Just wrapped up reviewing the cobalt market's wild 2025 ride, and honestly, it's one of those years where supply policy completely rewrote the narrative.



Started out rough. January had cobalt hitting nine-year lows around US$24,343 per metric ton — the market was drowning in oversupply after years of ramped-up production outpacing EV demand growth. Then February hit differently. The DRC, which basically controls three-quarters of global cobalt supply, suddenly banned exports. That single move flipped everything.

Within weeks, prices jumped above US$34,000. By year-end, cobalt metal was trading at US$53,005. The price recovery was insane — sulphate prices climbed 266 percent, hydroxide jumped 328 percent. This wasn't gradual; it was a shock to the system that forced the entire market to recalibrate.

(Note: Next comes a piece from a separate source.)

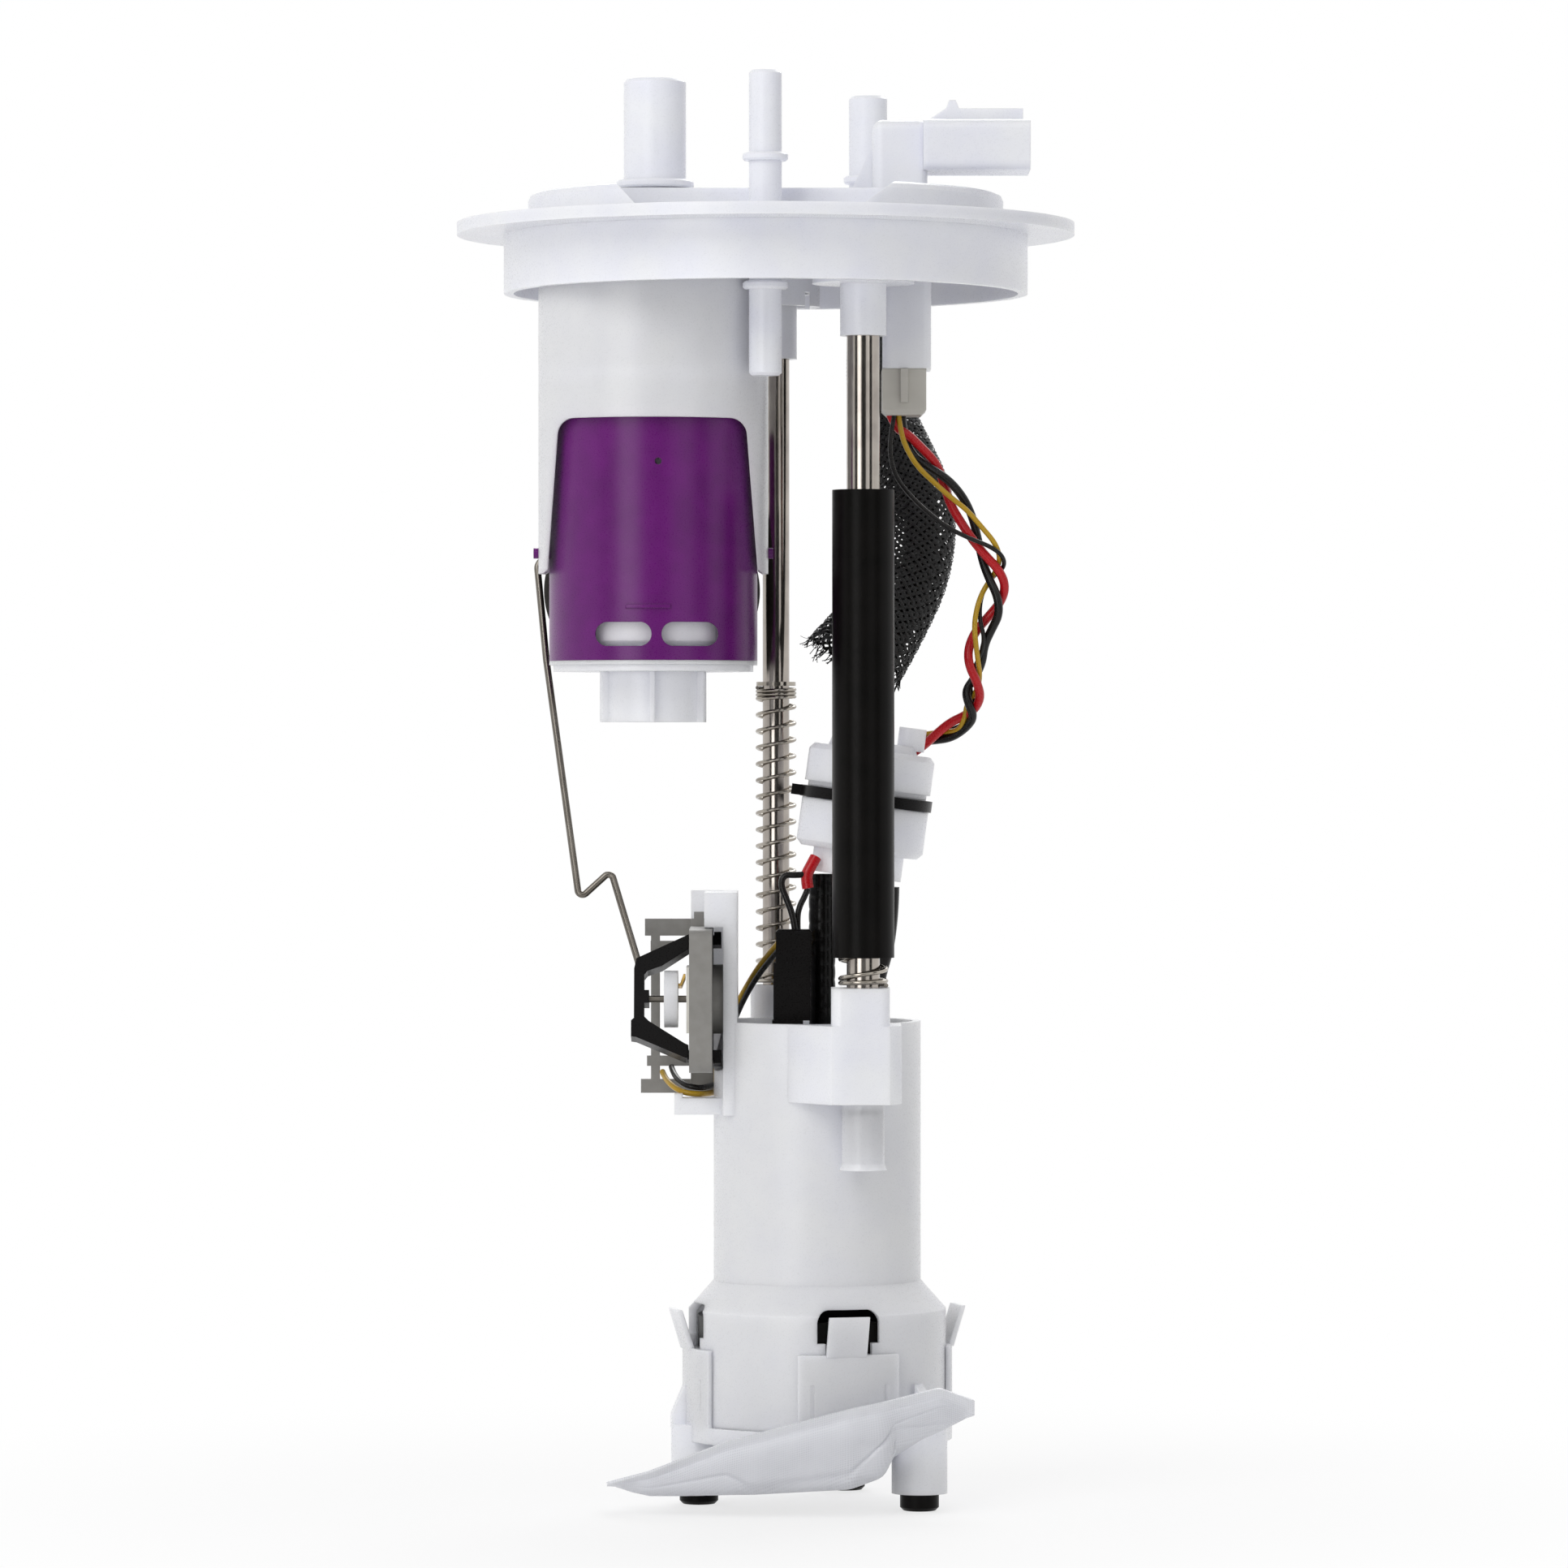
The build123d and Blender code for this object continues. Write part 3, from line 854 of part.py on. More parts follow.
def main():
    """Builds every node and writes it."""
    os.makedirs("parts", exist_ok=True)
    nodes = {}
    terminals = make_terminals()
    nodes.update(make_cover(terminals))
    nodes["connector_terminals"] = terminals
    nodes["harness_plug"] = make_plug()
    nodes["vent_valve_cage"] = make_cage()
    nodes["vent_valve_body"] = make_valve_body()
    nodes["vent_valve_base"] = make_valve_base()
    nodes["vent_valve_float"] = make_valve_float()
    seal_z = (VALVE_NECK_TOP + SPIGOT_BOTTOM) / 2
    seal = Torus((SPIGOT_BORE + VALVE_NECK_RADIUS) / 2, (SPIGOT_BORE - VALVE_NECK_RADIUS) / 2 - RUNNING_FIT)
    nodes["vent_valve_seal"] = Pos(VENT_AXIS[0], VENT_AXIS[1], seal_z) * seal
    nodes["front_guide_rod"] = post(FRONT_ROD, ROD_END, ROD_SEAT, FRONT_ROD_RADIUS)
    nodes["rear_guide_rod"] = post(REAR_ROD, ROD_END, ROD_SEAT, REAR_ROD_RADIUS)
    nodes["rod_clips"] = Compound(children=[
        tube(rod, ROD_END, ROD_END + CLIP_THICK, radius + 0.5, radius + 0.02)
        for rod, radius in ((FRONT_ROD, FRONT_ROD_RADIUS), (REAR_ROD, REAR_ROD_RADIUS))])
    nodes["spring_retainers"] = Compound(children=[
        tube(rod, SPRING_TOP, SPRING_TOP + RETAINER_THICK, radius + 1.6, radius + 0.02)
        for rod, radius in ((FRONT_ROD, FRONT_ROD_RADIUS), (REAR_ROD, REAR_ROD_RADIUS))])
    nodes["front_spring"] = coil(FRONT_ROD, GUIDE_TOP, SPRING_TOP, FRONT_SPRING_RADIUS, FRONT_SPRING_WIRE,
                                 FRONT_SPRING_TURNS)
    nodes["rear_spring"] = coil(REAR_ROD, REAR_GUIDE_TOP, SPRING_TOP, REAR_SPRING_RADIUS, REAR_SPRING_WIRE,
                                REAR_SPRING_TURNS)
    nodes["spring_sleeve"] = tube(FRONT_ROD, SLEEVE_BOTTOM, SLEEVE_TOP, SLEEVE_RADIUS, SLEEVE_RADIUS - SLEEVE_WALL)
    nodes["reservoir"] = make_pot()
    nodes["base_cap"] = make_base_cap()
    nodes["rubber_feet"] = make_feet()
    nodes["strainer_sock"] = make_strainer()
    nodes["strainer_neck"] = tube(STRAINER_NECK, STRAINER_TOP, -287.5, STRAINER_NECK_RADIUS, 4.2)
    nodes.update(make_pump())
    nodes["sender_housing"] = make_sender_housing()
    nodes["sender_carrier"] = make_carrier()
    nodes["float_arm_wire"] = make_arm_wire(WIRE_RADIUS) + make_float_pin()
    nodes["float"] = make_float()
    nodes["pivot_hub"] = make_pivot_hub()
    nodes["wiper_contact"] = make_wiper()
    nodes["resistor_card"] = make_resistor_card()
    nodes["pump_connector"] = make_pump_connector()
    nodes.update(make_regulator())
    nodes["pump_hose"] = corrugated(OUTLET_AXIS, PUMP_CAP_TOP, -157.2, PUMP_HOSE_RADIUS,
                                    OUTLET_RADIUS + PRESS_FIT, PUMP_HOSE_PITCH, PUMP_HOSE_DEPTH)
    nodes["return_hose"] = swept_tube(RETURN_ROUTE, RETURN_RADIUS)
    nodes["supply_hose"] = swept_tube(SUPPLY_ROUTE, HOSE_RADIUS, HOSE_RADIUS - HOSE_WALL)
    nodes["braided_sleeve"] = make_braid()
    nodes["harness_bundle"] = swept_tube(HARNESS_ROUTE, HARNESS_RADIUS)
    nodes["sender_leads"] = Compound(children=parallel_leads(SENDER_LEAD_ROUTE, 2))
    nodes["pump_leads"] = Compound(children=[swept_tube(POWER_LEAD_ROUTE, LEAD_RADIUS + 0.15),
                                             swept_tube(EARTH_LEAD_ROUTE, LEAD_RADIUS + 0.15)])
    nodes["vent_valve_spring"] = coil(VENT_AXIS, VALVE_BOTTOM, -52.0, 5.0, 0.4, 9)
    for name, route, radius, bore in (("supply_hose", SUPPLY_ROUTE, HOSE_RADIUS, HOSE_RADIUS - HOSE_WALL),
                                      ("return_hose", RETURN_ROUTE, RETURN_RADIUS, 0),
                                      ("harness_bundle", HARNESS_ROUTE, HARNESS_RADIUS, 0)):
        print_run(name, nodes[name], route, radius, bore)
    for name, solid in nodes.items():
        write(name, solid)
        print(name, round(solid.volume, 1))


if __name__ == "__main__":
    main()
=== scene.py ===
"""Fuel pump module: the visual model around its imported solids.

Metres, +Z up out of the tank, -Y towards the front, origin at the centre of the cover's sealing face.
Sizes in the classes are millimetres, as in the part's source, and are turned to metres where meshes are made.
"""
import json
import logging
import math
from dataclasses import dataclass, replace
from enum import Enum

import bpy
import numpy as np
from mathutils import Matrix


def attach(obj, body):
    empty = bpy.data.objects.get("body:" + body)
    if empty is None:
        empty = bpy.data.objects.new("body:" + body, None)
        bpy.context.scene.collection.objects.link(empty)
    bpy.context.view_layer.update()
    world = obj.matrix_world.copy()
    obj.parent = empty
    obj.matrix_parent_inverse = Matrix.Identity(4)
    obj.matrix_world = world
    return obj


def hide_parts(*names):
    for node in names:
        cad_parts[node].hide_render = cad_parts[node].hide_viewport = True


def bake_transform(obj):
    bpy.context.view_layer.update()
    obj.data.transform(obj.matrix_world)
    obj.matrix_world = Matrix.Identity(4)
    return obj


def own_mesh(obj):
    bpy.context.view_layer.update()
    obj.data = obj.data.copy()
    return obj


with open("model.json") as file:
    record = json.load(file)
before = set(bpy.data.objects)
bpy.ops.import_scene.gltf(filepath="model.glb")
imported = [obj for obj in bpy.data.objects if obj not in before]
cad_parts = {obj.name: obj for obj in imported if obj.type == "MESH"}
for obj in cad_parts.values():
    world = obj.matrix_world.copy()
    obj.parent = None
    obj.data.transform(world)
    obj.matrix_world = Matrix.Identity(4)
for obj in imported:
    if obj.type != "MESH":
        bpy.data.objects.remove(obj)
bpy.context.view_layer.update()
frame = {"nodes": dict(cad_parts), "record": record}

MM = 0.001
log = logging.getLogger("pump_module")


class Surface(Enum):
    """How a surface was made, which settles its pattern."""

    MOULDED = "moulded"
    DRAWN = "drawn"
    ROLLED = "rolled"
    RUBBER = "rubber"
    FOAM = "foam"
    MESH = "mesh"
    STRAND = "strand"


def linear(colour: str) -> tuple[float, float, float, float]:
    """Linear colour of an sRGB hex value.

    Args:
        colour: Six hex digits after a hash.

    Returns:
        Red, green, blue and alpha: c / 12.92 below 0.04045, else ((c + 0.055) / 1.055) ** 2.4.
    """
    parts = np.array([int(colour[i:i + 2], 16) / 255 for i in (1, 3, 5)])
    bent = np.where(parts <= 0.04045, parts / 12.92, ((parts + 0.055) / 1.055) ** 2.4)
    return (*bent.tolist(), 1.0)


def add_node(tree: bpy.types.NodeTree, kind: str, inputs: dict | None = None,
             **settings: object) -> bpy.types.Node:
    """Adds one node with its settings, values and links.

    Args:
        tree: The material's tree.
        kind: The node's type, without the word ShaderNode.
        inputs: Socket name or number to a value, or to the node or output socket that feeds it.
        **settings: Properties of the node.

    Returns:
        The new node.
    """
    node = tree.nodes.new("ShaderNode" + kind)
    for key, value in settings.items():
        setattr(node, key, value)
    for key, value in (inputs or {}).items():
        if isinstance(value, bpy.types.Node):
            value = value.outputs[0]
        if isinstance(value, bpy.types.NodeSocket):
            tree.links.new(value, node.inputs[key])
        else:
            node.inputs[key].default_value = value
    return node


# Share of the roughness by which the grain raises and lowers it.
ROUGHNESS_SPREAD = 0.22
# The grain of drawn and of rolled metal is long in the direction of the work.
GRAIN_STRETCH = {Surface.DRAWN: (1.0, 1.0, 0.02), Surface.ROLLED: (1.0, 1.0, 0.12)}
# A wave pattern of scale k comes back every 2 pi / (20 k) metres.
WAVE_TURN = 2 * math.pi / 20
# Rays with which the look of a rounded edge is found.
EDGE_SAMPLES = 4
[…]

What's interesting is how the market then looked toward Indonesia as a backup. They've been scaling up cobalt output as a byproduct of their nickel operations, hitting around 31,000 metric tons in 2024. Chinese refiners started treating Indonesian material as a substitute for DRC hydroxide, but it wasn't enough to fully offset the supply crunch. The market basically moved from chronic glut to managed scarcity in a few months.

Through Q2 and Q3, things stabilized in that US$33,000 to US$37,000 range while everyone watched how long the DRC would hold firm. Inventories tightened. Chinese import data showed the squeeze was real. By October, instead of extending the full ban, the DRC switched to a quota system — capping annual exports at roughly 96,600 metric tons, about half of 2024 levels. That structural shift sent prices surging past US$47,000 again.

Looking at the cobalt price forecast for 2026, analysts are calling for a deficit environment. Fastmarkets projects a structural shortfall of about 10,700 metric tons against demand near 292,300 metric tons. The consensus is that prices will stay elevated as quotas replace the ban. Some forecasts suggest cobalt could average near US$55,000 through 2026.

The real wildcard is whether EV makers start shifting toward low-cobalt or cobalt-free chemistries to escape the pricing pressure. If that happens, it could slow demand growth and reshape the entire market structure. But for now, the cobalt price forecast remains bullish — the DRC's policy moves have essentially created a supply-constrained environment that's here to stay.